Le jeune Arnljotur va quitter sa maison et l'Islande, pour être jardinier dans un pays éloigné où il aura à remettre en état un jardin et une roseraie magnifiques, célèbres par leur beauté, mais partiellement abandonnés depuis des années. Il laisse son père, très âgé et un peu dépassé, son frère jumeau autiste. Sa mère vient de mourir d'un accident de voiture, cette mère qu'il aimait tant et avec qui il partageait un même amour pour le jardinage et leur serre. Il laisse aussi une petite fille, bébé née d'une nuit d'amour rapide et sans suite, avec Anna qu'il connaissait à peine. Arnjoltur emporte avec lui - des boutures de Rosa Candida, une rose à huit pétales, pour les transplanter dans son jardin du bout du monde. Le récit raconte son voyage, ses rencontres, puis son installation dans ce village pittoresque au pied du monastère où Arnjoltur va travailler. Il ne sait pas encore que Anna et son bébé vont venir le rejoindre. …
Quel livre agréable ce Rosa Candida, à lire comme une friandise qui fait du bien, comme une bulle de douceur et de tendresse dans un monde qui ne l'est pas tellement!
Ce qui fait l'intérêt du roman, ce sont les personnages attachants comme le jeune Arnljotur qui est à peine sorti de l'adolescence et déjà père, bien qu'il ne réalise pas très bien ce que cela signifie.
On pense à la mort. Quand on a un enfant, on sait qu'on mourra un jour.
Ses rapports avec les autres, sa manière d'envisager la vie, et d'assumer sa paternité, avec sérieux et gravité mais aussi avec naïveté et juvénilité, en fait un personnage charismatique et sympathique. D'autres personnages sont parfois un peu décalés voire déroutants, mais toujours très humains. Ainsi le père de Anrljodur, très âgé, au vocabulaire désuet, aux idées surannées, qui apprend à cuisiner à partir des recettes de sa femme pour continuer à vivre avec elle et parler d'elle à son fils. Ainsi ce vieux moine, le frère Thomas, un peu porté sur la bouteille, mais très attentif aux autres, qui puise les conseils et le réconfort qu'il apporte à Arnljotur non pas seulement dans la Bible mais aussi, en cinéphile averti, dans les films! Ceux-ci n'ont-ils pas réponse à tout?
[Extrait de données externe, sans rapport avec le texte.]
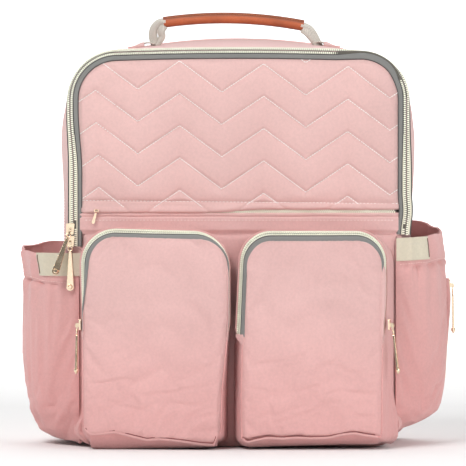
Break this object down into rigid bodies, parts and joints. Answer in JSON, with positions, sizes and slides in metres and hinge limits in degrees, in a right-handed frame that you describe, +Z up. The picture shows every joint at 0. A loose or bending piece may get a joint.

On regardera Le Septième sceau demain soir, dit-il, comme ça on pourra continuer avec la mort.
Et Arnljotur a bien besoin de ce père spirituel, lui qui se pose tant de questions sur la mort, sur le sexe.
"Que veux-tu dire quand tu prétends penser continuellement à la mort?
- Comme ça, de sept à onze fois par jour - ça dépend des jours. Le plus, c'est tôt, le matin, quand je viens d'arriver au jardin, et puis tard le soir, dans mon lit." (…)
Je m'attends plus ou moins à ce qu'il me demande combien de fois je pense au corps et au sexe.(…)
S'il m'avait interrogé sur les plantes, la réponse aurait été la même. Je pense autant aux plantes qu'au sexe et qu'à la mort.
J'ai beaucoup aimé aussi les passages où le jeune homme parle de l'Islande à une étrangère. Comment décrire son pays, en effet, quand on a très peu de vocabulaire. Il faut trouver des équivalences et la beauté de ce pays renaît sous les mots du jeune islandais qui devient poète :
Je trouve qu'il est important que cette jeune fille étrangère - je dis jeune fille comme mon vieux père- se représente une plage de sable vaste et déserte, sans aucune trace de pas, et puis rien d'autre que la mer sans fin avec, peut-être, la crête des vagues qui écume au loin et puis le ciel infini par dessus. Je dis infini deux fois de suite parce que j'ai envie de lui faire comprendre ce que c'est de poser le pied dans aucune trace, d'aucun homme sur le sable noir de la grève…
Et c'est peut-être ce regard de poète qui donne au roman son charme, sa drôlerie, son étrangeté. Mais si l'écrivaine adopte un parti pris résolument optimiste (trop, diront certains!) elle ne tombe jamais dans la mièvrerie. Un roman charmant.